Sin embargo, el último guiño
platónico viene de la mano de la postura más idealista de Platón
en su pensamiento político y que va asociada a su interpretación de
la historia que en coherencia con su estilo de pensamiento considera
que la historia va a peor y, dentro de ella, la política no es una
excepción. Desencantado por su experiencia política con el tirano
de Siracusa, Platón explica que todo sistema político pasa por un
ciclo degenerativo que va desde una Edad de Oro a otras etapas o
estados menos interesantes. De esa explicación podemos extraer dos
detalles muy significativos. El primero es que aristocracia y
monarquía van de la mano ya que entre los mejores, el monarca es el
uno, el mejor. Si el monarca ejerce bien su gobierno, estará a la
altura aristocrática de su función. De lo contrario, el ciclo
degenerativo se pondrá en marcha y sobre él se cernirían serias
amenazas que se han comprobado ciertas a lo largo de la historia. De
todas ellas, hoy algunas se perciben indudablemente muy lejanas o
irreales, pero hay otras que son más verosímiles. La principal, y
probablemente la más cuestionada por Platón, es la que se muestra
como una democracia que no es, en su opinión, sino el gobierno de
los menos aptos en provecho de intereses particulares, razón por la
que Aristóteles, el principal discípulo de Platón, denominó
demagogia a la democracia que servía a los intereses ilegítimos en
lugar de apostar por el bien común.
De todo ello, se establece una
condición filosófica que no sólo Platón sino cualquier ciudadano
establecería como elemental para asumir la función de un Jefe de
Estado democrático: velar en fondo y forma por el bien común de los
españoles no es sólo un ideal sino un compromiso que le permita
realizar su vocación monárquica al tiempo que desterrar debates y
planteamientos interesados que obstaculicen el desarrollo de la
legitimidad constitucional que, por imperfecta que pueda ser, está
llamada a generar estabilidad y prosperidad a todos los ciudadanos.

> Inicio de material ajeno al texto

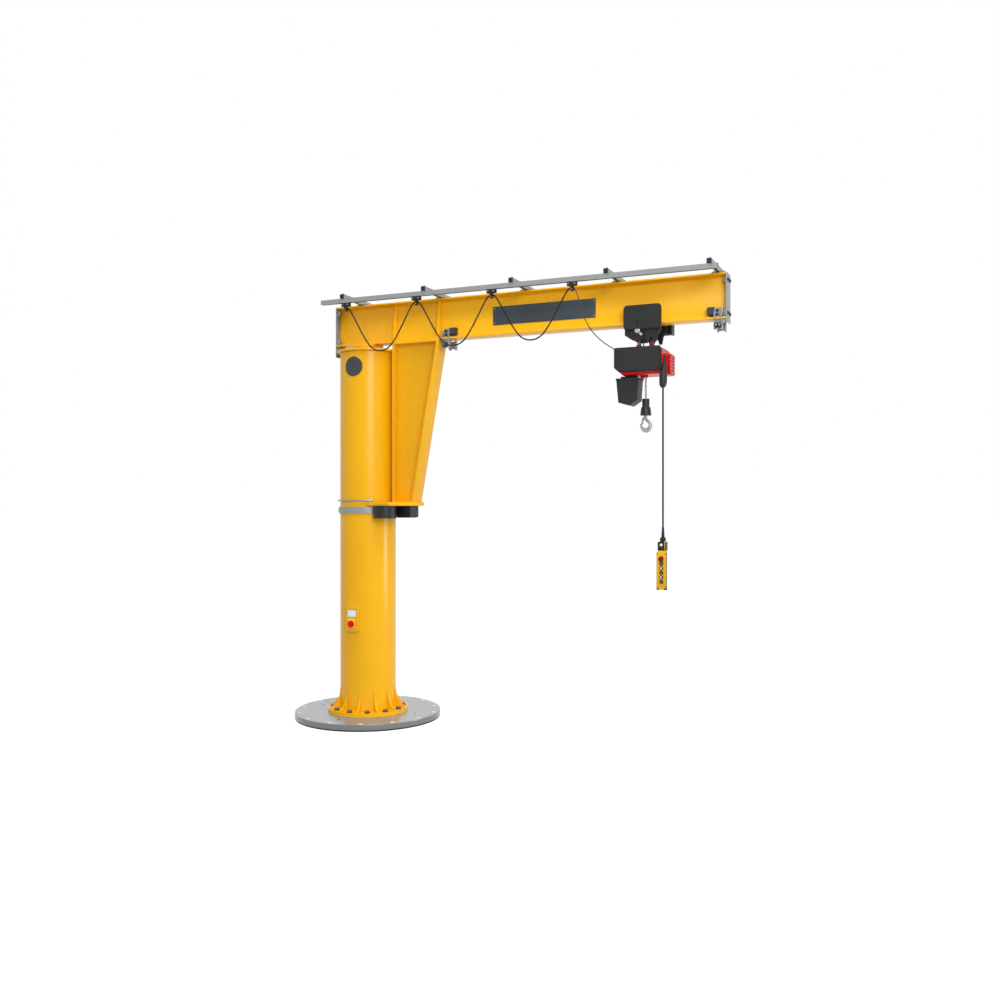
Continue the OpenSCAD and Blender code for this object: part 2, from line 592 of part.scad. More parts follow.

Quizás por ello, más allá de
esta condición, trascendiendo los ruidos políticos y mediáticos,
sobresale una última precisión platónica que no sólo parece
atinada para un gobernante sino para todos los ciudadanos libres que
participan en debates y especialmente en el proceso de ejercer su
propia libertad y su propio destino político. Platón, en su diálogo
Menón, dice así: “El lenguaje impreciso no es sólo un error;
implanta el mal en las almas de los hombres”.